Ma non è solo la fiducia su sè stesso al centro del discorso del segretario reggente. Il Pd sembra pronto a rispondere sì al pressing per un governo istituzionale, «lunedì si terranno nuove consultazioni e noi certamente dovremo avere un atteggiamento costruttivo verso la presidenza». Con la premessa che il Pd non potrà mai essere socio di Salvini, Meloni e Berlusconi. Quanto ai grillini, Martina chiarisce l’approccio: «Non si è mai trattato di decidere con un si o un no, se fare un’alleanza o votare la fiducia a un governo Di Maio. Si trattava di lanciare con il confronto una sfida politica e culturale diretta a quel movimento che tanto ha eroso il nostro consenso anche il 4 marzo. E sfidarli proprio sul terreno del cambiamento. Nessuna rinuncia ai nostri valori.
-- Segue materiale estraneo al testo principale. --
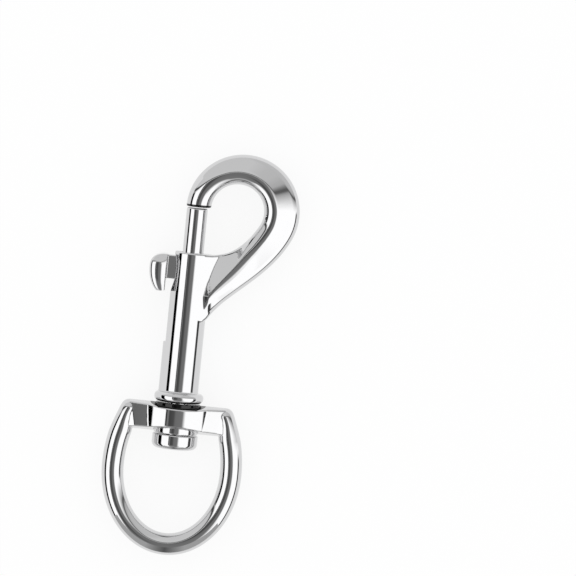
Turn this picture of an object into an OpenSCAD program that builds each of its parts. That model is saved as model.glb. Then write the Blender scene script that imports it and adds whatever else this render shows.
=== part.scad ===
// Swivel snap hook: a cast hook with a sliding latch bolt, a return spring,
// and a strap ring that turns on a headed stud.
// It lies flat: Y runs along the swivel axis to the nose, Z points out of the
// hook's plane, and the origin is the middle of the strap ring's eye.

/* [Strap ring] */
// Width of the eye that the strap passes through
eye_w = 21.5; // [16:0.5:26]
// Height of the eye from the ring's foot to the cross bar
eye_h = 22.7; // [20:0.5:28]
// Diameter of the round wire-like limbs
limb_d = 4.9; // [3.8:0.1:5.6]
// Distance between the ends of the cross bar at the shoulders
shoulder_w = 20.6; // [19.6:0.2:22]
// Diameter of the limbs where they end in the shoulders
limb_end_d = 3.8; // [3.2:0.1:4.4]
// Height of the eye's widest place above the middle of the eye
widest_y = 3; // [0:0.5:5]
// Height of the cross bar along the swivel axis
bar_h = 6.5; // [5.5:0.1:8]
// Thickness of the cross bar at the shoulders
bar_t = 3.8; // [3.2:0.1:4.4]
// Thickness of the hub in the middle of the bar
hub_t = 11; // [10.4:0.1:12.5]
// Radius of the hub's front and back faces
hub_face_r = 8.5; // [7.5:0.1:10]
// Slope of the bar's faces from the hub down to the shoulders in degrees
face_slope = 12; // [8:1:14]
// Lean of the bar's faces in degrees, thicker at the underside
face_lean = 4; // [2:1:6]
// Slope of the bar's upper side towards its faces in degrees
top_draft = 10; // [5:1:14]
// Slope of the bar's underside towards its faces in degrees
under_draft = 15; // [8:1:18]
// Height of the flat lands round the stud above the bar
land_h = 0.15; // [0.1:0.05:0.3]

/* [Swivel stud] */
// Diameter of the stud's shank
shank_d = 4.4; // [3.8:0.1:5]
// Diameter of the stud's head
head_d = 10.2; // [9:0.1:11]
// Height of the stud's head
head_h = 3.3; // [2.6:0.1:4.2]
// Radius of the rounded lower edge of the head
head_edge_r = 1.3; // [0.6:0.1:2]
// Length of the shank inside the barrel's foot
shank_grip = 4.2; // [3.4:0.1:4.6]

/* [Barrel] */
// Diameter of the barrel about the bolt
barrel_d = 8.4; // [8:0.1:9.4]
// Reach of the thicker wall beside the thumb slot from the bolt's axis
ridge_reach = 4.7; // [4.5:0.1:5]
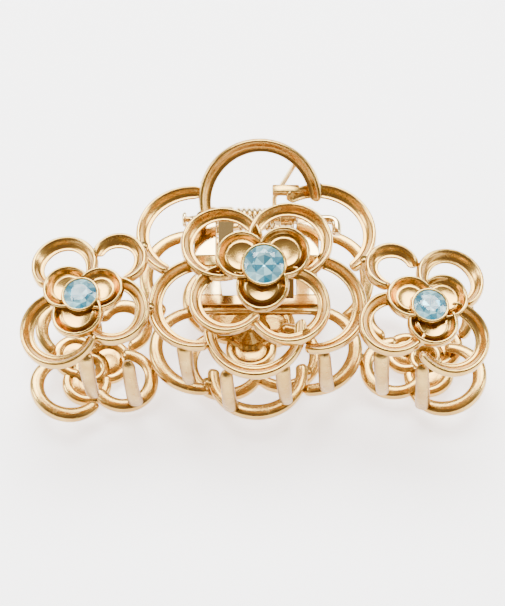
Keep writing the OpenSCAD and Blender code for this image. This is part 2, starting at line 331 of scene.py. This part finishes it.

Non una resa, ma un rilancio». Ma ciò non è stato, «oggi non discutiamo di questo perché i fatti dei giorni scorsi hanno cambiato le cose». Implicito riferimento all’intervista della discordia di Renzi da Fazio. 

Anche la pars costruens, ovvero l’indicazione della via da seguire, ha avuto il suo spazio. «Basta con la logica dell’amico-nemico in casa nostra! Possiamo farcela se decidiamo una volta per tutte di curare la nostra autoreferenzialità, se apriamo porte e finestre all’impegno di altri con noi e se la smettiamo di scambiare la lealtà che si deve sempre a un impegno politico con la cieca fedeltà acritica di stagione. A Roma come nei territori. Riprendiamo lo spirito originario del partito democratico». La discussione può cominciare, il nodo di un «ongresso nei tempi giusti» e cioè non troppo in là riscalderà gli animi. Ma la conclusione non dovrebbe essere sanguinolenta.